Le autorità filippine stanno sviluppando una registrazione informatica geolocalizzata per un intervento nei casi di abuso e sfruttamento tra i suoi milioni di migranti che lavorano all’estero
Sembrerebbe un paradosso, ma l’emigrazione, tra le principali fonti di reddito e di valuta per l’arcipelago, è anche uno dei maggiori problemi per le autorità filippine. Meglio, lo è per le strutture preposte alla tutela dei filippini che hanno scelto l’emigrazione, tra temporanei e permanenti, circa il 10 per cento della popolazione complessiva che sfiora ormai i 110 milioni.
La difesa dei diritti e spesso dell’incolumità dei filippini all’estero, ancor più se per ragioni di lavoro essenziali per alleggerire la disoccupazione e, con i 34 miliardi di dollari di rimesse nel 2018, essenziale all’economia delle famiglie e del Paese, è sempre stata prioritaria ma anche problematica sul piano legale e diplomatico. Negli anni, infatti, in diversi casi Manila ha cercato di far valere diritto internazionale e accordi bilaterali per mettere fine a abusi e sfruttamento, con risultati altalenanti, ma sempre con difficoltà quando non in posizione di aperta debolezza.
Per questo, le autorità preposte alla gestione dell’emigrazione hanno cercato nuove possibilità di controllo e tutela, più diretti e immediati, mediati da una tecnologia facilmente accessibile.
In fondo, un’estensione dell’uso dei social media assai diffuso tra la popolazione filippina, a sua volta come estensione di una socialità accentuata e di rapporti familiari e di vicinato raramente interrotti nel tempo o dalla distanza.
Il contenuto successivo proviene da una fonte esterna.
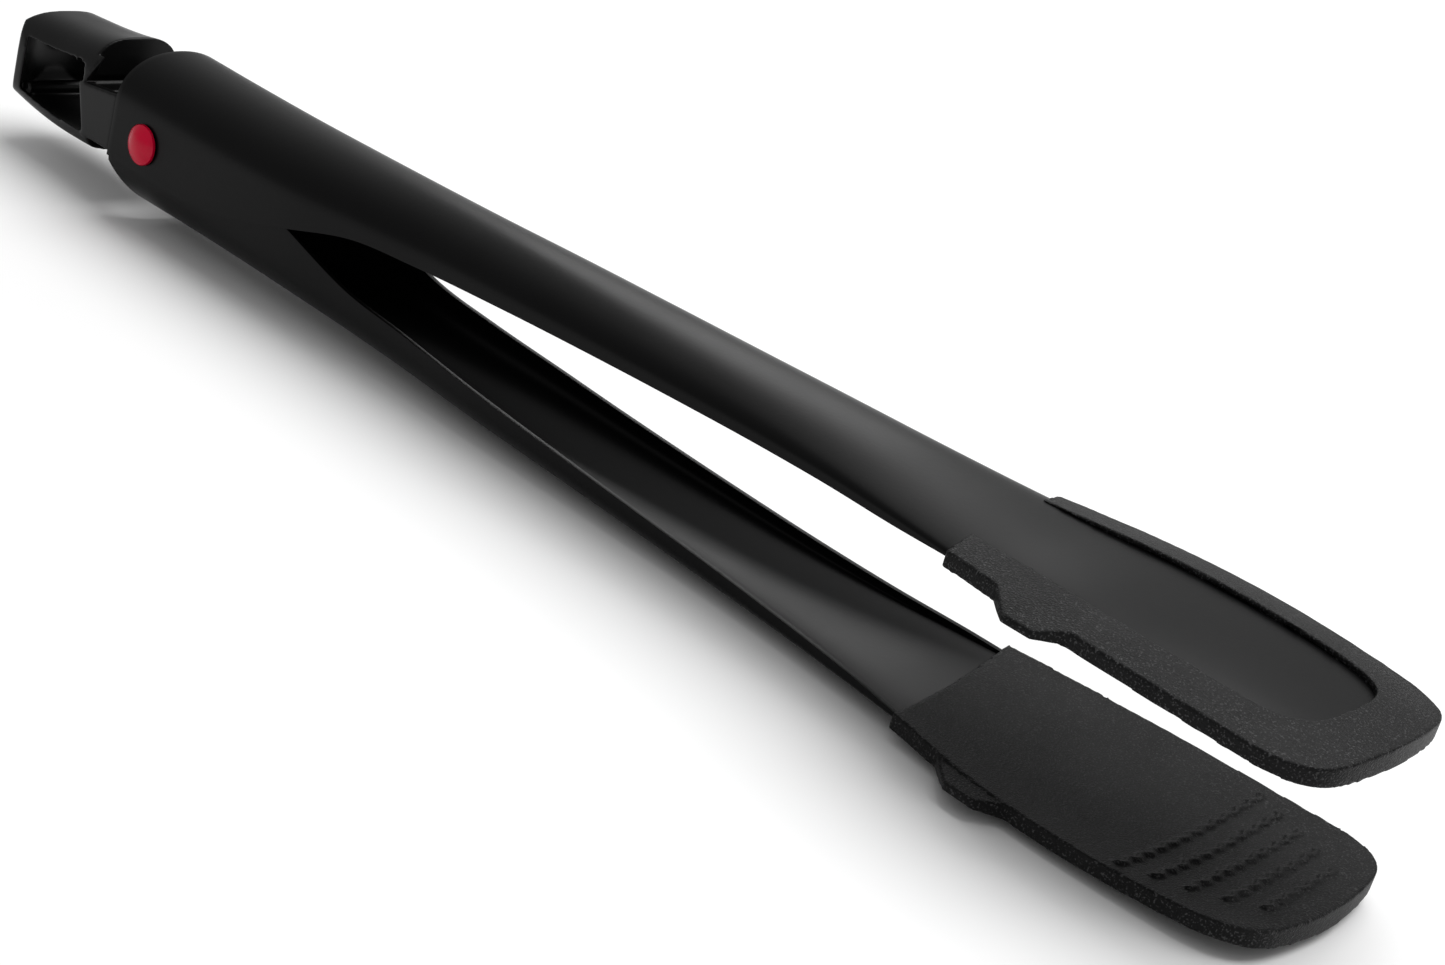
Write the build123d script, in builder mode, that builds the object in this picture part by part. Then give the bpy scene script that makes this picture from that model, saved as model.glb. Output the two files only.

Lo sviluppo di una applicazione che possa veicolare una richiesta di aiuto immediata è tra le priorità degli specialisti informatici “arruolati” dall’amministrazione per la cura dei lavoratori all’estero e l’utilizzo sarà gestito dalle agenzie di reclutamento, responsabili prime del controllo delle condizioni degli emigrati. “L’applicazione consentirà di identificare con precisione i lavoratori che vorranno essere individuati, che vogliono far sapere dove sono e hanno la necessità di essere aiutati o salvati – ha sottolineato il direttore dell’Amministrazione, Hans Leo Cacdac – . Mettendoli in condizione di essere rimpatriati, di mettersi in contatto con le ambasciate o cercare una rifugio temporaneo”. La sfida è anzitutto tecnologica ma i potenziali limiti riguardano anche privacy, connettività e costi del servizio.
Il governo sta però anche cercando una soluzione, non solo repressiva, al problema dei reclutatori illegali, che veicolano all’estero un gran numero di individui facilitandone l’espatrio e l’inserimento ma senza fornire alcuna garanzia in caso di problemi, lasciando molti in balia dei datori di lavoro. Tutt’altro che isolati i casi di inganno, come ad esempio l’applicazione di contratti-capestro diversi da quelli sottoscritti dai migranti prima della partenza. Ad esempio quelli indicati come “vola adesso, paga dopo” che, in cambio della consegna del biglietto di andata pongono pesanti clausole-capestro sui viaggiatori una volta a destinazione, senza tutele reali che impediscano il loro sostanziale sequestro fino alla restituzione di somme assai maggiori di quelle del solo documento di viaggio e dei servizi offerti nel paese d’origine. Nulla, tra le contingenze internazionali – nemmeno conflitti, epidemie o tensioni diplomatiche – hanno nel tempo arrestato il flusso internazionale dei filippini, anche se con una tendenza percentualmente in calo in tempi recenti.
Una situazione che apre a una impressionante casistica di abusi che vanno da salari parzialmente o totalmente non corrisposti allo sfruttamento sessuale e alla persecuzione religiosa. Servizi basati su tecnologie efficaci e di uso pratico possono giocare un ruolo fondamentale, sia per controllare i processi di reclutamento, sia per assicurarne trasparenza, uniformità e legalità.